The Prosecutor

A G Noorani
THE prosecutor has been under a cloud for a long time; of late that cloud over his office has darkened. On April 20, Maya Kodnani, a minister in Narendra Modi’s Gujarat government, was acquitted in the Naroda Patiya case in the 2002 pogrom of Muslims. Kodnani became a minister after the riots. In 2012, she was convicted by a trial court as the ‘kingpin’ of the riots and given a 28-year prison term. The high court acquitted her on appeal. Arjun Modhwadia, a Congress leader, accused the prosecution of lapses, saying, “Prosecution lawyers drafted the affidavits of some of the accused”.

Her acquittal has been received with disbelief. She was seen by some at the scene, exhorting the mobs to kill Muslims, distributing swords and assuring the mob that there would be no inquiries by the police. Opinion on the role of the prosecution must be reserved. It is most unfortunate that its role in Gujarat has come under criticism.

Crime eradication depends on the efficiency and integrity of three institutions. The police investigate and collect the evidence. The prosecutor presents it to the court and asks that the guilty be punished. The judge renders justice. All three are creatures of the law. All three have seen better days.

Criminal justice depends on the integrity of three institutions.

On April 17, the Maharashtra government abruptly cancelled the appointment of the special public prosecutor (SPP) Dhiraj Mirajkar, who was appointed in November 2015, in the Khwaja Yunus custodial death case. That he was the third to be sacked in this very case reflects the state government’s disposition. Yunus, a 27-year-old software engineer, was arrested in Mumbai in December 2002 for a bombing in Ghatkopar that killed two. Barely 10 days later, he was said to have ‘disappeared’ while under police escort to Aurangabad. A CID probe showed that the police had tortured him to death.

Four police officials were finally put on trial, though 14 were named. Two months after, SPP Mirajkar asked that four police officials be made additional accused in this 15-year-old case. He was sacked. Reflecting on the dismissal, Mirajkar said, “[I]t is a direct fallout of the application I made to include four officers as accused … the government is going to make every effort to dodge the charge.” On Jan 17, Dr Abdul Mateen, a prime eyewitness, told the court that he had seen those four other inspectors assault Yunus, who was vomiting blood. The prosecutor was sacked even before the court could decide on his application to include them as accused.

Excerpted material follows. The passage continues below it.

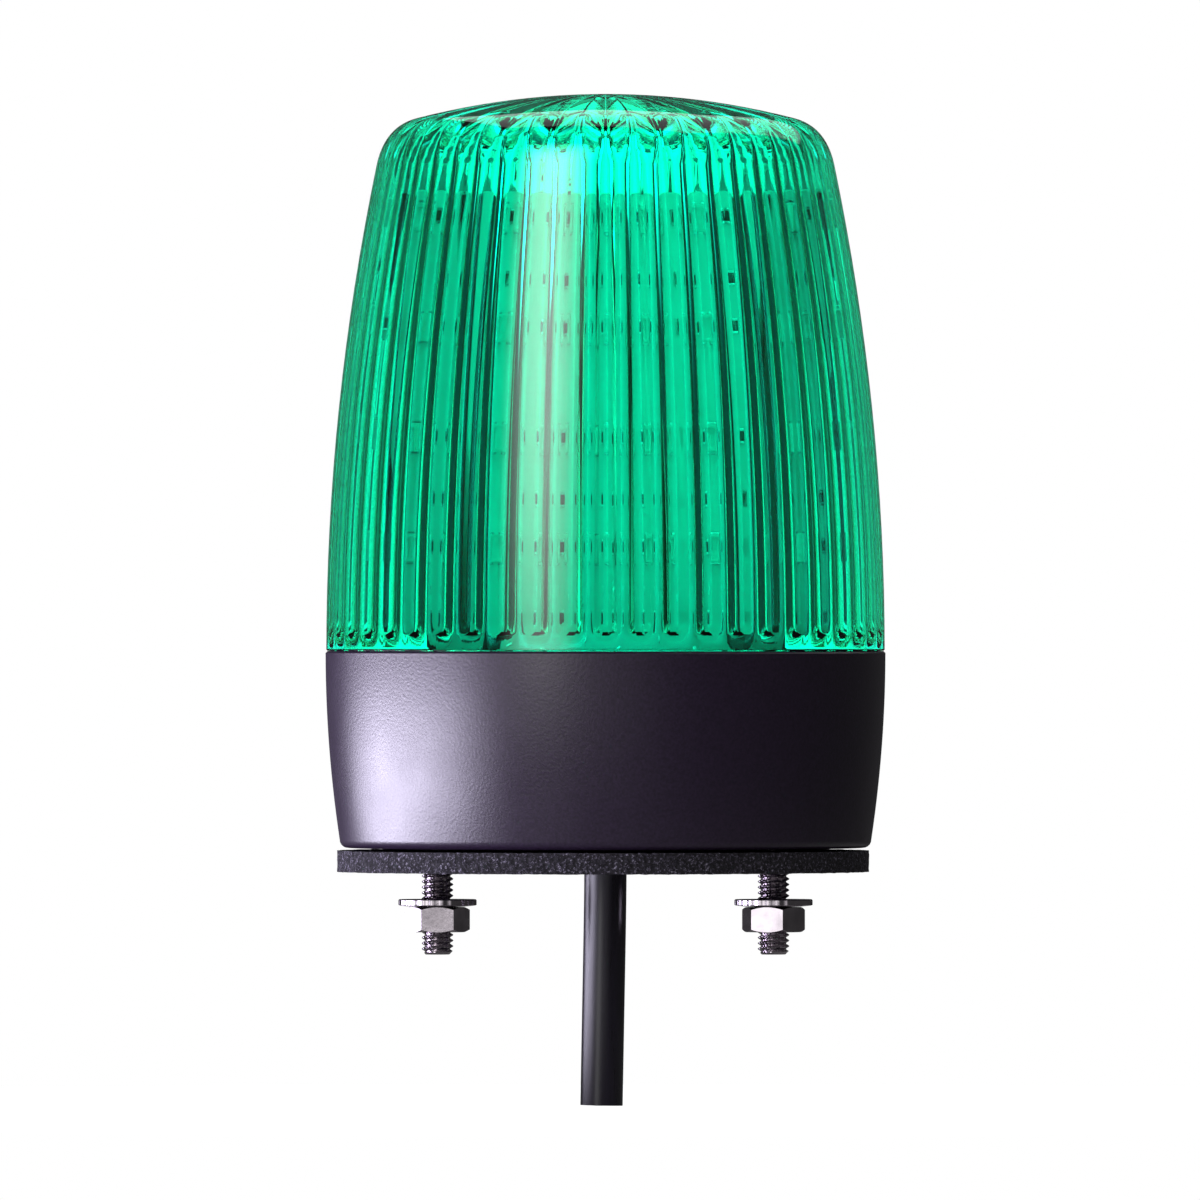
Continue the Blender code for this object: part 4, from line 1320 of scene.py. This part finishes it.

How can one expect a prosecutor to discharge his duties honestly if the state’s sword of Damocles hangs over his head, ensuring that the favourite of the politicians in favour escapes punishment?

In the 1970s, Congress MP Amrit Nahata produced the film Kissa Kursi Ka, a satire on Indira Gandhi and her son Sanjay. In February 1979, Sanjay Gandhi and former information minister V.C. Shukla were convicted of a conspiracy to destroy the film during the emergency and sentenced to two years in jail. The Supreme Court of India began hearing their appeals that November. By January 1980, Indira Gandhi had returned to power. The prosecutor, Ram Jethmalani, who had appeared for months in the trial court, was dropped. His successor, one Joginder Singh Wasu, argued for 15 minutes on a record of 6,500 pages. In April 1980, a three-member bench of the apex court acquitted the accused in a scrappy judgement. The judges were justices S.M. Fazal Ali, P.S. Kailasam and A.D. Koshal. Such judges deserve immortal fame.

The Indian Criminal Procedure Code vests in the governments, central and state, the power to appoint public prosecutors and a special public prosecutor for a special case (Section 24). He is removable at its whim. Judicial pronouncements on his independence are futile. The same is true of his power to withdraw a case with the consent of the court (Section 321). Judges have ruled that he cannot be dictated to by the state. They cannot protect him from dismissal. Only a director of prosecution created by the constitution can.

In the US, the Ethics in Government Act of 1978 empowers the court to appoint an independent prosecutor. Robert S. Mueller III is special prosecutor in the current investigations into charges of Russian meddling in the US presidential election. Even though the independence of the prosecutor existed in Britain prior to 1986, it nonetheless established the Crown Prosecution Service that year under the Prosecution of Offences Act of 1985. In 1924, Sir Patrick Hastings had to resign as attorney-general because he had withdrawn the prosecution of J.C. Campbell, editor of a communist weekly, for political reasons.

Finley Peter Dunne, in his classic Mr Dooley’s Opinions, wrote: “No matter whether th’ Constitution follows th’ flag or not, the Supreme Coort [Court] follows the iliction [election] returns.” The Supreme Court’s conduct in the Kissa Kursi Ka case proved the wisdom.